SUPPLIED MATERIAL:
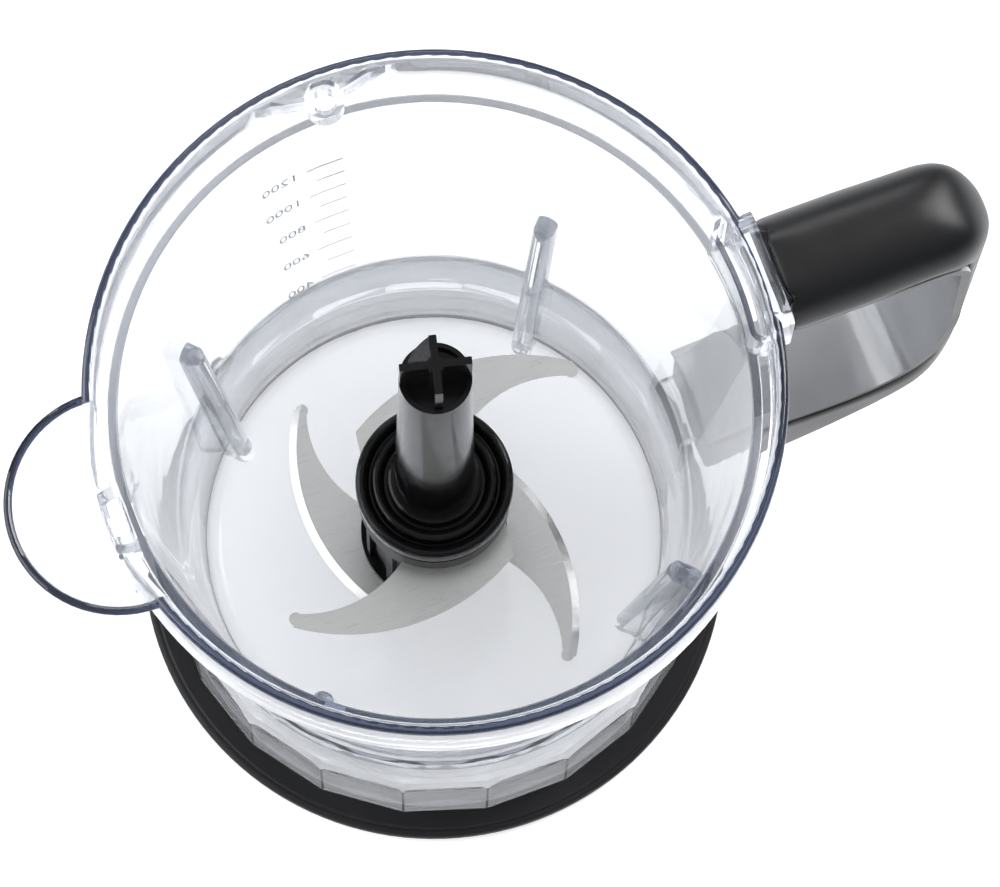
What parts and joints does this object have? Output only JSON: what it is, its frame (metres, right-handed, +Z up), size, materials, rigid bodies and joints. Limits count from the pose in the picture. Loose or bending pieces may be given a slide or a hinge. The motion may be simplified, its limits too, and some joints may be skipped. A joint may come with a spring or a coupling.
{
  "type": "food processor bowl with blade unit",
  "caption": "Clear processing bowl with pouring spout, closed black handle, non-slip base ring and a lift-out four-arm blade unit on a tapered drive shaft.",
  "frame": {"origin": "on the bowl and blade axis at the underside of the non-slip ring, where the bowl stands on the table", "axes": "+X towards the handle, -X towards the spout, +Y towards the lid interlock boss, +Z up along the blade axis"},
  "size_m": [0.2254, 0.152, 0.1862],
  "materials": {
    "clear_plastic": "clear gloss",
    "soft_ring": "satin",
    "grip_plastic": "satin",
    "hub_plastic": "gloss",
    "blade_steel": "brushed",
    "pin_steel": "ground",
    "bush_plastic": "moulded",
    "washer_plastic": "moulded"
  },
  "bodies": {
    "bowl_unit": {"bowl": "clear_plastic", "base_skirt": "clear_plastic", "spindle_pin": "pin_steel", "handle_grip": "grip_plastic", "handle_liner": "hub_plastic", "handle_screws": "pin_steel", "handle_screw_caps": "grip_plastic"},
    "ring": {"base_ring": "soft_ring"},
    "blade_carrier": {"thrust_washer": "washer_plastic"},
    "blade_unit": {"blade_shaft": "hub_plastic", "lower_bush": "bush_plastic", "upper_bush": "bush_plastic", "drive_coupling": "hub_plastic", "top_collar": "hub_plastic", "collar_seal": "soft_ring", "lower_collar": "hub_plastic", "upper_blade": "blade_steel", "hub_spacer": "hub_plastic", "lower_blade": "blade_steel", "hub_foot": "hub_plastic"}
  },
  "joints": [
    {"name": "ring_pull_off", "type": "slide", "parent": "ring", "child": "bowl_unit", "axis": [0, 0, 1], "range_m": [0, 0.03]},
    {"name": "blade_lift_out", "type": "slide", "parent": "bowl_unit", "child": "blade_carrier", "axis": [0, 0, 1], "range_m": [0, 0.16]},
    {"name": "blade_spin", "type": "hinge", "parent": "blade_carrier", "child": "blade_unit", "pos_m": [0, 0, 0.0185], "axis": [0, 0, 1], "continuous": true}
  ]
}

PROBLEM DESCRIPTION:
Pull out all lines in the data above that include "joints".

REPLY:
What parts and joints does this object have? Output only JSON: what it is, its frame (metres, right-handed, +Z up), size, materials, rigid bodies and joints. Limits count from the pose in the picture. Loose or bending pieces may be given a slide or a hinge. The motion may be simplified, its limits too, and some joints may be skipped. A joint may come with a spring or a coupling.
  "joints": [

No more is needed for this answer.